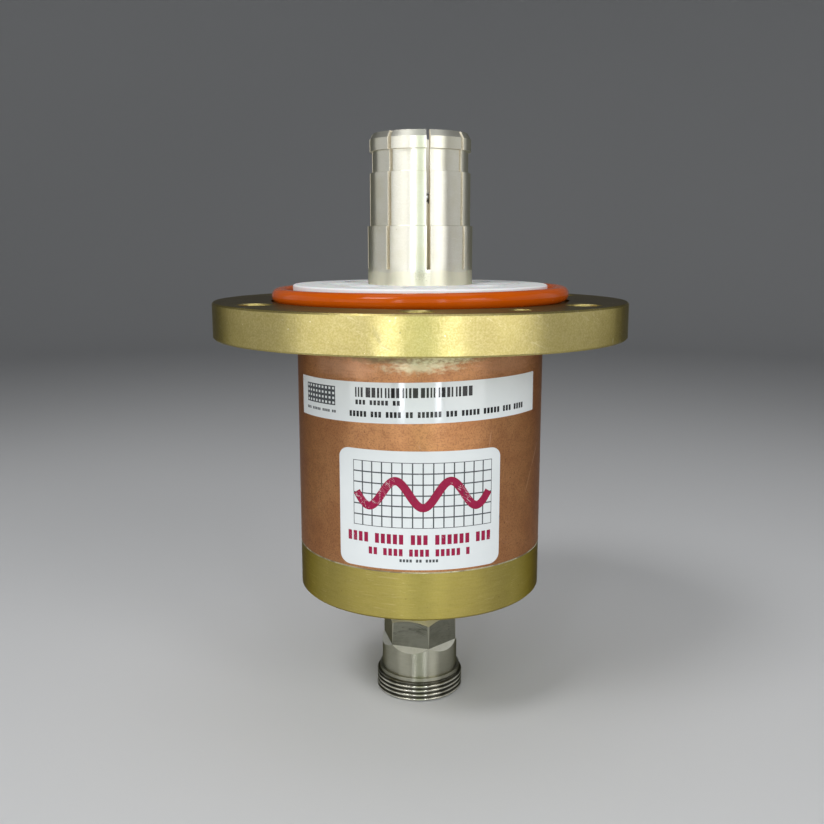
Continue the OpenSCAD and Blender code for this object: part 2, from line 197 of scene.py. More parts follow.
class EffectGraph(Graph):
    """The nodes of one effect's group, with a method for each effect that returns its mask."""

    NOISE_MIDDLE = 0.5
    DETAIL = 3.0
    FINE_DETAIL = 6.0
    RING_CONTRAST = 0.6
    LEAST_SPECK = 0.35
    SPECK_CORE = 0.5
    GATE_SCALE = 0.09
    PATCH_REACH = 1.05
    STROKE_END = 0.15

    def __init__(self, tree: bpy.types.NodeTree) -> None:
        """Start with the place of the point and with the group's inputs.

        Args:
            tree: the group's own tree.
        """
        super().__init__(tree)
        self.at = Place.read(self)
        self.given = self.put("NodeGroupInput").outputs

    def noise(self, point: Socket, detail: float | Socket = DETAIL) -> Socket:
        """Return fractal noise from 0 to 1 at a point of unit grain."""
        return self.put("TexNoise", {"Vector": point, "Scale": 1.0, "Detail": detail}).outputs[0]

    def centred(self, noise: Socket) -> Socket:
        """Return noise that is brought about zero."""
        return self.math("SUBTRACT", noise, self.NOISE_MIDDLE)

    def grained(self, point: Socket, grain: Socket) -> Socket:
        """Return a point divided by the size of a grain."""
        return self.vector("SCALE", point, Scale=self.math("DIVIDE", 1.0, grain))

    def ragged(self, point: Socket) -> Socket:
        """Return an uneven shift about zero, as large as the input Ragged asks."""
        noise = self.noise(self.grained(point, self.given["Grain"]), self.FINE_DETAIL)
        return self.math("MULTIPLY", self.centred(noise), self.given["Ragged"])

    def arc(self, azimuth: Socket) -> Socket:
        """Return the length round the wall from the front to an azimuth."""
        return self.math("MULTIPLY", self.math("RADIANS", azimuth), self.at.radius)

    def unrolled(self, azimuth: Socket, height: Socket) -> Socket:
        """Return a place on a round wall as a point of the wall laid flat."""
        return self.put("CombineXYZ", {0: self.arc(azimuth), 1: height}).outputs[0]

    def away(self, value: Socket, middle: str, half: str) -> Socket:
        """Return the square of a value's distance from a middle, in halves of a width."""
        off = self.math("ABSOLUTE", self.math("SUBTRACT", value, self.given[middle]))
        return self.math("POWER", self.math("DIVIDE", off, self.given[half]), 2.0)

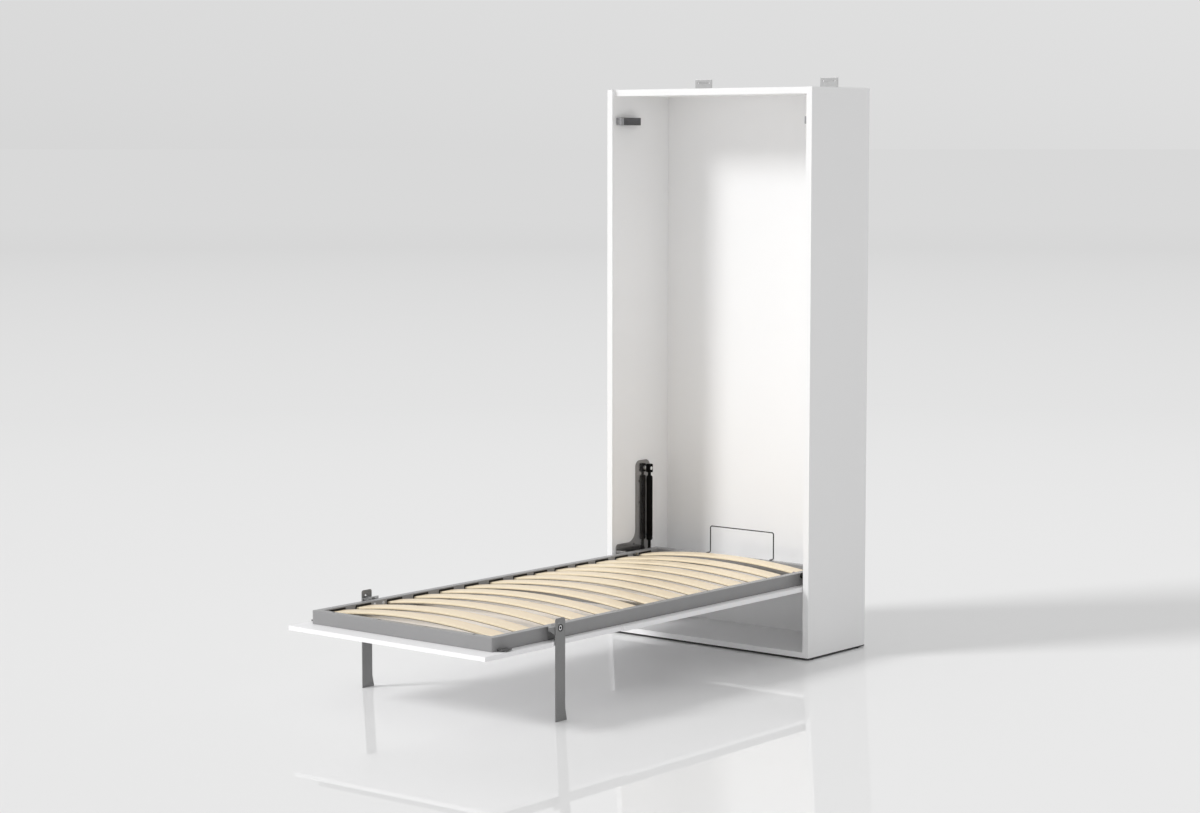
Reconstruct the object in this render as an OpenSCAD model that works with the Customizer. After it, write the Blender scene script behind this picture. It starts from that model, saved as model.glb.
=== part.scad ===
// Vertical wall bed: a tall cabinet whose front panel folds down with a slatted steel bed frame.
// Millimetres. X to the right seen from the front, Y towards the wall, Z up.
// The origin is on the floor, at the middle of the cabinet's back.
// The bed is drawn open. Small letters such as y0 and z0 are low ends, y1 and z1 high ends.

/* [Cabinet] */
// Height over the top board
cabinet_h = 2170; // [2100:1:2300]
// Width over the side panels
cabinet_w = 984; // [960:1:1100]
// Depth from the wall to the front edges
cabinet_d = 385; // [375:1:450]
// Thickness of the sides, the top and the bottom
board_t = 25; // [18:0.5:30]
// Distance of the top board's front behind the sides' front
top_setback = 18; // [17:0.5:30]
// Thickness of the back panel
back_t = 8; // [5:0.5:12]
// Distance from the wall to the back panel
back_recess = 17; // [10:1:22]
// Depth of the groove that holds the back panel
groove_depth = 8; // [4:0.5:12]
// Play of the back panel in its groove, on each side
groove_clear = 0.2; // [0.1:0.05:0.5]
// Height of the floor glides
glide_h = 4; // [3:0.5:10]
// Diameter of a floor glide
glide_d = 20; // [14:1:24]
// Diameter of the nail of a floor glide
glide_nail_d = 3; // [2:0.5:4]
// Length of the nail of a floor glide
glide_nail_l = 15; // [8:1:25]
// Distance of the glides from the cabinet's front and back edges
glide_inset = 40; // [20:1:80]

/* [Cabinet joints] */
// Diameter of a dowel
dowel_d = 8; // [6:1:10]
// Length of a dowel
dowel_l = 30; // [25:1:40]
// Depth of a dowel's hole in a side panel
dowel_side_l = 10; // [8:1:14]
// Distance of the dowels from the front and back edges of a board
dowel_inset = 60; // [50:1:80]
// Diameter of a cam lock
cam_d = 15; // [12:0.5:16]
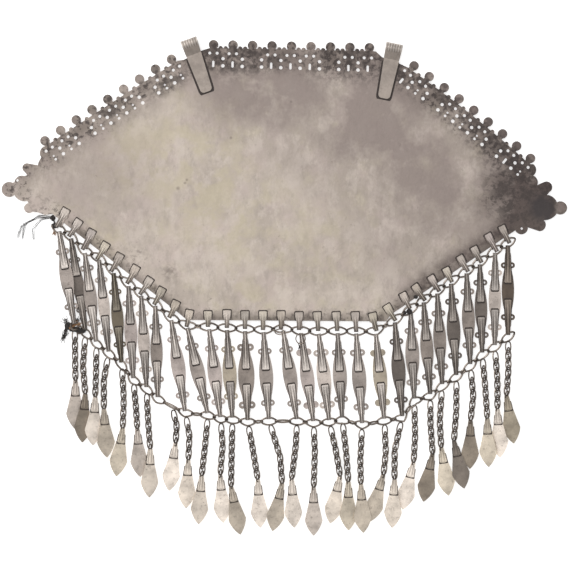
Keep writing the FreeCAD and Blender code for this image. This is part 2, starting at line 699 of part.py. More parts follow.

──────────────────────────────

(REQUEST) The records above are to be repeated exactly, in their entirety.

(SOLUTION TO THIS EXERCISE)
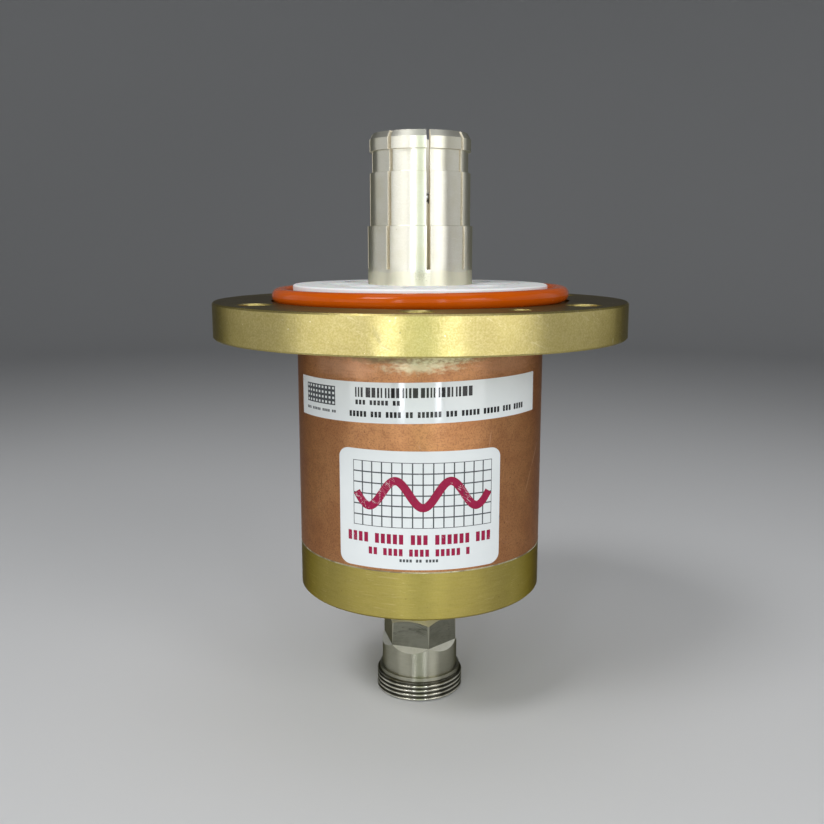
Continue the OpenSCAD and Blender code for this object: part 2, from line 197 of scene.py. More parts follow.
class EffectGraph(Graph):
    """The nodes of one effect's group, with a method for each effect that returns its mask."""

    NOISE_MIDDLE = 0.5
    DETAIL = 3.0
    FINE_DETAIL = 6.0
    RING_CONTRAST = 0.6
    LEAST_SPECK = 0.35
    SPECK_CORE = 0.5
    GATE_SCALE = 0.09
    PATCH_REACH = 1.05
    STROKE_END = 0.15

    def __init__(self, tree: bpy.types.NodeTree) -> None:
        """Start with the place of the point and with the group's inputs.

        Args:
            tree: the group's own tree.
        """
        super().__init__(tree)
        self.at = Place.read(self)
        self.given = self.put("NodeGroupInput").outputs

    def noise(self, point: Socket, detail: float | Socket = DETAIL) -> Socket:
        """Return fractal noise from 0 to 1 at a point of unit grain."""
        return self.put("TexNoise", {"Vector": point, "Scale": 1.0, "Detail": detail}).outputs[0]

    def centred(self, noise: Socket) -> Socket:
        """Return noise that is brought about zero."""
        return self.math("SUBTRACT", noise, self.NOISE_MIDDLE)

    def grained(self, point: Socket, grain: Socket) -> Socket:
        """Return a point divided by the size of a grain."""
        return self.vector("SCALE", point, Scale=self.math("DIVIDE", 1.0, grain))

    def ragged(self, point: Socket) -> Socket:
        """Return an uneven shift about zero, as large as the input Ragged asks."""
        noise = self.noise(self.grained(point, self.given["Grain"]), self.FINE_DETAIL)
        return self.math("MULTIPLY", self.centred(noise), self.given["Ragged"])

    def arc(self, azimuth: Socket) -> Socket:
        """Return the length round the wall from the front to an azimuth."""
        return self.math("MULTIPLY", self.math("RADIANS", azimuth), self.at.radius)

    def unrolled(self, azimuth: Socket, height: Socket) -> Socket:
        """Return a place on a round wall as a point of the wall laid flat."""
        return self.put("CombineXYZ", {0: self.arc(azimuth), 1: height}).outputs[0]

    def away(self, value: Socket, middle: str, half: str) -> Socket:
        """Return the square of a value's distance from a middle, in halves of a width."""
        off = self.math("ABSOLUTE", self.math("SUBTRACT", value, self.given[middle]))
        return self.math("POWER", self.math("DIVIDE", off, self.given[half]), 2.0)

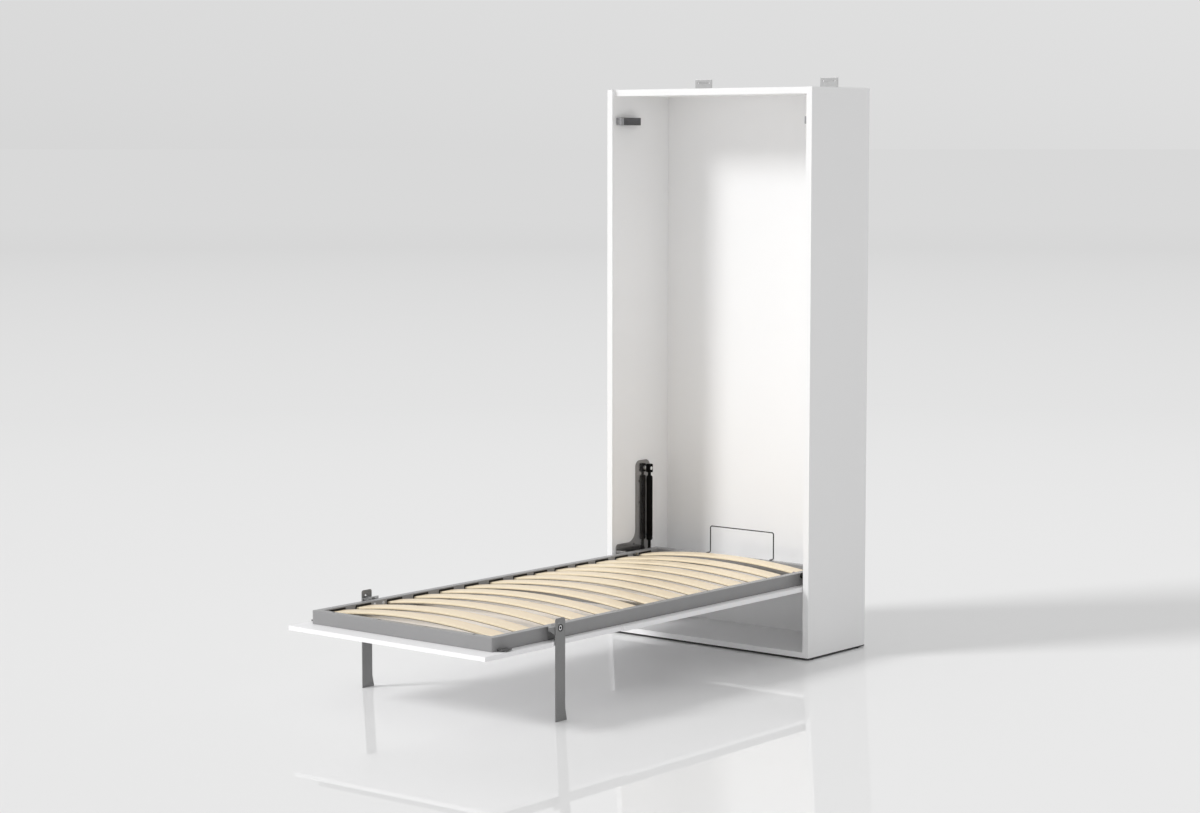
Reconstruct the object in this render as an OpenSCAD model that works with the Customizer. After it, write the Blender scene script behind this picture. It starts from that model, saved as model.glb.
=== part.scad ===
// Vertical wall bed: a tall cabinet whose front panel folds down with a slatted steel bed frame.
// Millimetres. X to the right seen from the front, Y towards the wall, Z up.
// The origin is on the floor, at the middle of the cabinet's back.
// The bed is drawn open. Small letters such as y0 and z0 are low ends, y1 and z1 high ends.

/* [Cabinet] */
// Height over the top board
cabinet_h = 2170; // [2100:1:2300]
// Width over the side panels
cabinet_w = 984; // [960:1:1100]
// Depth from the wall to the front edges
cabinet_d = 385; // [375:1:450]
// Thickness of the sides, the top and the bottom
board_t = 25; // [18:0.5:30]
// Distance of the top board's front behind the sides' front
top_setback = 18; // [17:0.5:30]
// Thickness of the back panel
back_t = 8; // [5:0.5:12]
// Distance from the wall to the back panel
back_recess = 17; // [10:1:22]
// Depth of the groove that holds the back panel
groove_depth = 8; // [4:0.5:12]
// Play of the back panel in its groove, on each side
groove_clear = 0.2; // [0.1:0.05:0.5]
// Height of the floor glides
glide_h = 4; // [3:0.5:10]
// Diameter of a floor glide
glide_d = 20; // [14:1:24]
// Diameter of the nail of a floor glide
glide_nail_d = 3; // [2:0.5:4]
// Length of the nail of a floor glide
glide_nail_l = 15; // [8:1:25]
// Distance of the glides from the cabinet's front and back edges
glide_inset = 40; // [20:1:80]

/* [Cabinet joints] */
// Diameter of a dowel
dowel_d = 8; // [6:1:10]
// Length of a dowel
dowel_l = 30; // [25:1:40]
// Depth of a dowel's hole in a side panel
dowel_side_l = 10; // [8:1:14]
// Distance of the dowels from the front and back edges of a board
dowel_inset = 60; // [50:1:80]
// Diameter of a cam lock
cam_d = 15; // [12:0.5:16]
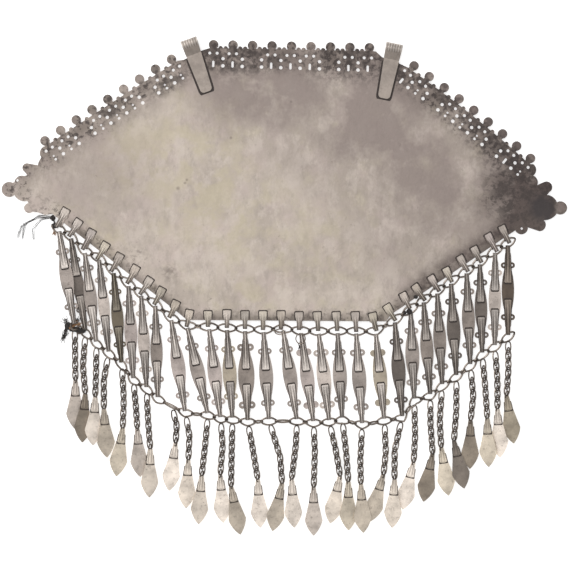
Keep writing the FreeCAD and Blender code for this image. This is part 2, starting at line 699 of part.py. More parts follow.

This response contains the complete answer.